▶ [THE EXERCISE]
Within the material below, transcribe exactly the lines from the one holding "fittings.append(piece)" through the one holding "if empty is", keeping both ends and skipping the rest.

▶ [PROVIDED DATA]
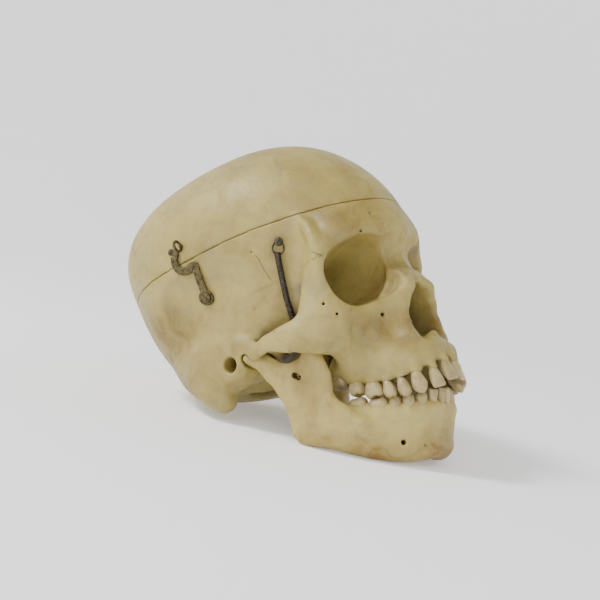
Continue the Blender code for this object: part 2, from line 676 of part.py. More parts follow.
def hook(name):
    """A flat brass hook: a curl that catches the eye, and a straight arm to the screw."""
    centre, out = face_normal(5, 48)
    route = smooth_route(HOOK_ROUTE, 2) + [HOOK_ARM_END]
    points, half, depth = [], HOOK_WIDTH / 2, HOOK_THICKNESS / 2
    for i, (y, z) in enumerate(route):
        before, after = route[max(i - 1, 0)], route[min(i + 1, len(route) - 1)]
        along = Vector((0, after[0] - before[0], after[1] - before[1])).normalized()
        side = Vector((0, -along.z, along.y))
        base, normal = face_normal(y, z)
        middle = base + normal * HOOK_LIFT
        points += [middle + side * a * half + normal * b * depth for a, b in ((-1, -1), (1, -1), (1, 1), (-1, 1))]
    faces = [
        (4 * r + i, 4 * r + (i + 1) % 4, 4 * r + 4 + (i + 1) % 4, 4 * r + 4 + i)
        for r in range(len(route) - 1)
        for i in range(4)
    ]
    last = 4 * (len(route) - 1)
    faces += [(3, 2, 1, 0), (last, last + 1, last + 2, last + 3)]
    arm = mesh_object(name, points, faces)
    bm = bmesh.new()
    bm.from_mesh(arm.data)
    bmesh.ops.recalc_face_normals(bm, faces=bm.faces[:])
    bm.to_mesh(arm.data)
    bm.free()
    base, normal = face_normal(*HOOK_ARM_END)
    place = base + normal * (HOOK_LIFT - depth)
    ring = turned("ring", [(HOOK_RING, 0), (HOOK_RING, 2 * depth)], place, normal, 20)
    bore = turned("bore", [(HOOK_SCREW_HEAD * 0.55, -3), (HOOK_SCREW_HEAD * 0.55, 3)], place, normal, 12)
    boolean(arm, "UNION", ring)
    boolean(arm, "DIFFERENCE", bore)
    remove(ring, bore)
    keep_largest(arm)
    return arm


def hook_screw(name):
    base, normal = face_normal(*HOOK_ARM_END)
    top = HOOK_LIFT + HOOK_THICKNESS / 2 + 3 * GAP
    shank = HOOK_SCREW_HEAD * 0.55 - GAP
    profile = [(shank, GAP + 0.3), (shank, top), (HOOK_SCREW_HEAD, top), (HOOK_SCREW_HEAD, top + 0.6),
               (HOOK_SCREW_HEAD * 0.6, top + 1.1)]
    return turned(name, profile, base, normal)


def hook_eye(name):
    """A screw eye: a wire ring on a short stem."""
    base, normal = face_normal(*EYE_PLACE)
    centre = base + normal * (EYE_RING + EYE_WIRE + 1.6)
    across = (Vector((0, 0, 1)) - normal * normal.z).normalized()
    ring_points = [
        centre + (normal * math.cos(a) + across * math.sin(a)) * EYE_RING
        for a in (2 * math.pi * i / 16 for i in range(16))
    ]
    ring = tube(name, ring_points, [EYE_WIRE] * 16, cyclic=True, resolution=1)
    stem = turned("stem", [(EYE_WIRE * 1.1, 0.5), (EYE_WIRE * 1.1, 2.0 + EYE_WIRE)], base, normal, 8)
    boolean(ring, "UNION", stem)
    remove(stem)
    keep_largest(ring)
    return ring


def spring_pin(name):
    base, normal = face_normal(*PIN_PLACE)
    profile = [(PIN_SHANK, 0.5), (PIN_SHANK, 3.4), (PIN_HEAD * 0.8, 3.5), (PIN_HEAD, 4.2), (PIN_HEAD * 0.9, 5.0),
               (PIN_HEAD * 0.5, 5.6)]
    return turned(name, profile, base, normal, 14)


def spring(name):
    """The coil as a plain rod, with the bare wire of its tail led down to the hole in the jaw."""
    stations = []
    for y, z in SPRING_ROUTE:
        base, normal = face_normal(y, z)
        stations.append(tuple(base + normal * SPRING_LIFT))
    route = smooth_route(stations + SPRING_TAIL[:1], 3)
    tail = smooth_route(SPRING_TAIL, 3)[1:]
    wire = SPRING_RADIUS * 0.32
    radii = [SPRING_RADIUS] * len(route) + [wire] * len(tail)
    return tube(name, route + tail, radii, resolution=1)


def mirrored_copy(thing, name):
    other = thing.copy()
    other.data = thing.data.copy()
    other.name = other.data.name = name
    bpy.context.scene.collection.objects.link(other)
    bm = bmesh.new()
    bm.from_mesh(other.data)
    bm.transform(Matrix.Scale(-1, 4, (1, 0, 0)))
    bmesh.ops.reverse_faces(bm, faces=bm.faces[:])
    bm.to_mesh(other.data)
    bm.free()
    return other


def material(name, colour, roughness, metallic):
    made = bpy.data.materials.new(name)
    made.use_nodes = True
    shader = made.node_tree.nodes["Principled BSDF"]
    shader.inputs["Base Color"].default_value = (*colour, 1)
    shader.inputs["Roughness"].default_value = roughness
    shader.inputs["Metallic"].default_value = metallic
    made.diffuse_color = (*colour, 1)
    return made


def lay_down(things):
    """Leans the skull back to where it lies, in metres."""
    lean = Matrix.Rotation(math.radians(-LEAN), 4, "X")
    place = Matrix.Scale(MM, 4) @ Matrix.Translation(REST) @ lean
    for thing in things:
        thing.data.transform(place)


def main():
    for thing in list(bpy.data.objects):
        bpy.data.objects.remove(thing)
    low, high = (-HALF_WIDTH, FRONT, BOTTOM), (HALF_WIDTH, BACK, TOP)
    head = bone_body("braincase", cranium, low, (HALF_WIDTH, BACK, TOP), CRANIUM_FACETS)
    lower_jaw = bone_body("jaw", jaw, low, (HALF_WIDTH, 10, 0), JAW_FACETS)
    bone = material("bone", BONE, 0.6, 0)
    toothy = material("jaw_bone", TOOTH_BONE, 0.55, 0)
    brass = material("aged_brass", BRASS, 0.45, 1)
    steel = material("spring_steel", STEEL, 0.4, 1)
    cap = part_off(head, "skullcap", CAP_PLANES)
    cheeks = [part_off(head, "cheek_left", CHEEK_PLANES), part_off(head, "cheek_right", mirror_planes(CHEEK_PLANES))]
    nasal = part_off(head, "nasal_bones", NASAL_PLANES)
    face = part_off(head, "upper_jaw", FACE_PLANES)
    forehead = part_off(head, "forehead", BROW_PLANES)
    add_teeth(face, UPPER)
    add_teeth(lower_jaw, LOWER)
    for side in (1, -1):
        y, z = RAMUS_HOLE
        drill = turned("drill", [(RAMUS_HOLE_RADIUS, 0), (RAMUS_HOLE_RADIUS, 30)], Vector((side * 35, y, z)),
                       Vector((side, 0, 0)), 12)
        boolean(lower_jaw, "DIFFERENCE", drill)
        remove(drill)
    fittings = []
    for make, name, finish in (
        (hook, "hook", brass), (hook_screw, "hook_screw", brass), (hook_eye, "hook_eye", brass),
        (spring_pin, "spring_pin", steel), (spring, "spring", steel),
    ):
        left = make(name + "_left")
        right = mirrored_copy(left, name + "_right")
        for piece in (left, right):
            piece.data.materials.clear()
            piece.data.materials.append(finish)
            fittings.append(piece)
    bones = [head, cap, forehead, nasal, *cheeks]
    for piece in bones:
        piece.data.materials.clear()
        piece.data.materials.append(bone)
    for piece in (face, lower_jaw):
        piece.data.materials.clear()
        piece.data.materials.append(toothy)
    lay_down([*bones, face, lower_jaw, *fittings])


main()
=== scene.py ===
import math

import bmesh
import bpy
import numpy as np
from mathutils import Matrix, Vector


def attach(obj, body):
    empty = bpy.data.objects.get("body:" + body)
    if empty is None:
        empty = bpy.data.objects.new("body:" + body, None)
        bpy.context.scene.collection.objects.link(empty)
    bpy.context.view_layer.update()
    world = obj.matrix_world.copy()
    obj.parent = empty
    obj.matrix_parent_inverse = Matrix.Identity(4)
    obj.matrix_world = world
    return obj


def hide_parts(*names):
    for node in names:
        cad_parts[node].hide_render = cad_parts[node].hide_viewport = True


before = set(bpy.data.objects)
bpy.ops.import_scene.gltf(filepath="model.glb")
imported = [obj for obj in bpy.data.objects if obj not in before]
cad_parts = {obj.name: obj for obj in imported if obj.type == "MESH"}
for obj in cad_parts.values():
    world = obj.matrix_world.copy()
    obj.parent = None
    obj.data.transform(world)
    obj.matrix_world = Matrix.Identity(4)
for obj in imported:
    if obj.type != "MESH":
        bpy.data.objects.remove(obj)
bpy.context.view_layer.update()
print("skull: frame loaded")

# Bone is shaped upright in millimetres, midway between the ear canals, face towards -Y, then laid back to rest.
resting = {"lean": 31.4, "place": (0.0, 1.38, 40.5)}
seam = {"gap": -0.3, "socketGap": -0.45, "saw": 0.16, "sawHeight": 53.4, "sawSlope": -0.045,
        "jointClearance": 0.7}


def worldOf(points):
    a = math.radians(resting["lean"])
    x, y, z = np.asarray(points, float).T
    turned = np.stack([x, y * math.cos(a) + z * math.sin(a), z * math.cos(a) - y * math.sin(a)], 1)
    return (turned + resting["place"]) * 0.001


# Distances to shapes in millimetres, below zero inside. Stations are a place and a radius.
def vec(*numbers):
    return np.array(numbers, np.float32)


def melt(a, b, k):
    h = np.maximum(k - np.abs(a - b), 0) / k
    return np.minimum(a, b) - h * h * k * 0.25


def carve(a, b, k):
    return -melt(-a, -b, k)


def turnZ(degrees):
    c, s = math.cos(math.radians(degrees)), math.sin(math.radians(degrees))
    return np.array([[c, -s, 0], [s, c, 0], [0, 0, 1]], np.float32)


def ball(p, centre, radii, turned=0):
    q = (p - vec(*centre)) @ turnZ(turned)
    r = vec(*radii)
    k0 = np.sqrt(((q / r) ** 2).sum(1))
    k1 = np.sqrt(((q / (r * r)) ** 2).sum(1))
    return k0 * (k0 - 1) / np.maximum(k1, 1e-6)


def rod(p, a, b):
    start, end = vec(*a[:3]), vec(*b[:3])
    along = end - start
    q = p - start
    h = np.clip(q @ along / (along @ along), 0, 1)
    e = q - h[:, None] * along
    return np.sqrt((e * e).sum(1)) - (a[3] + (b[3] - a[3]) * h)


def chain(p, stations, k):
    d = rod(p, stations[0], stations[1])
    for a, b in zip(stations[1:], stations[2:]):
        d = melt(d, rod(p, a, b), k)
    return d


def beyond(p, point, normal):
    n = vec(*normal)
    return (p - vec(*point)) @ (n / np.linalg.norm(n))


def squash(p, centre, normal, share):
    n = vec(*normal)
    n /= np.linalg.norm(n)
    return p + ((p - vec(*centre)) @ n)[:, None] * n * (1 / share - 1)


def outlineDistance(u, w, corners):
    d = np.full(u.shape, 1e9, np.float32)
    sign = np.ones(u.shape, np.float32)
    for (ax, ay), (bx, by) in zip(corners, corners[-1:] + corners[:-1]):
        ex, ey, wx, wy = bx - ax, by - ay, u - ax, w - ay
        t = np.clip((wx * ex + wy * ey) / (ex * ex + ey * ey), 0, 1)
        d = np.minimum(d, (wx - ex * t) ** 2 + (wy - ey * t) ** 2)
        above, below, left = w >= ay, w < by, ex * wy > ey * wx
        sign = np.where((above & below & left) | (~above & ~below & ~left), -sign, sign)
    return sign * np.sqrt(d)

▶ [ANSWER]
            fittings.append(piece)
    bones = [head, cap, forehead, nasal, *cheeks]
    for piece in bones:
        piece.data.materials.clear()
        piece.data.materials.append(bone)
    for piece in (face, lower_jaw):
        piece.data.materials.clear()
        piece.data.materials.append(toothy)
    lay_down([*bones, face, lower_jaw, *fittings])


main()
=== scene.py ===
import math

import bmesh
import bpy
import numpy as np
from mathutils import Matrix, Vector


def attach(obj, body):
    empty = bpy.data.objects.get("body:" + body)
    if empty is None:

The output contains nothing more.